Sobel: Thumbs-up. From everything I've seen, this was a popular pick among Mickelson's peers and an unpopular pick among fans who wanted to see a U.S. captain move on from the status quo. The argument that the latter group continually maintains is that the younger players like Brooks Koepka or Robert Streb should be given a chance. That's faulty logic. Neither Jay Haas nor the PGA Tour (which presides over the Presidents Cup) has a dog in the fight for the Ryder Cup. They should pick the two players who can best help the U.S. win -- and maybe help generate some interest in the event, too. It's tough to argue that Mickelson won't help in both areas.

4. Name one golfer at this week's BMW Championship who will play his way into the Tour Championship.

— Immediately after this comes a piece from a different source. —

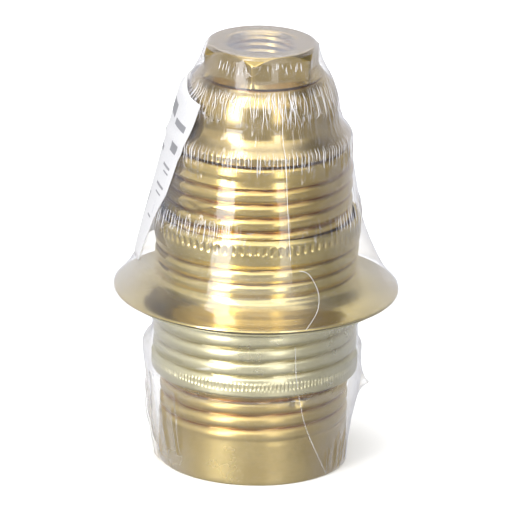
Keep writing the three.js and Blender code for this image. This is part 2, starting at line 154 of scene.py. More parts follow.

Coachman: I love the game of Justin Thomas. I keep thinking that at some point he is going to have a breakout week. He only needs to climb five spots. I believe he can do it. But unlike at the Greenbrier, when Thomas gets to Sunday he needs to finish.

Collins: Tony Finau. Coming into the week in the 41st position, a top-10 finish should move him forward. It's ironic that a guy known for the long ball missed the cut at Deutsche Bank yet finished T-16 at Barclays, which is a shorter course. This week's course is not a bombers course, so it should fit Finau perfectly. Where's that sarcasm font?

Harig: Hunter Mahan. Sentiment suggests he should keep his streak alive of making it to every Tour Championship since the FedEx Cup playoffs format began in 2007. He is the only player to do so, and at 52nd in the standings, he has some work to do. But it's not out of the question, although he needs no worse than a top-three finish.

Sobel: Having covered both the Barclays and Deutsche Bank Championship, I saw a lot of players wandering around each venue like extras from "The Walking Dead." These guys are burned out from a season that runs way too long. So I'm going with a guy who skipped those two tourneys and should be fresh. Sergio Garcia hasn't played any tournament golf in a while -- and that alone should give him an advantage over the field.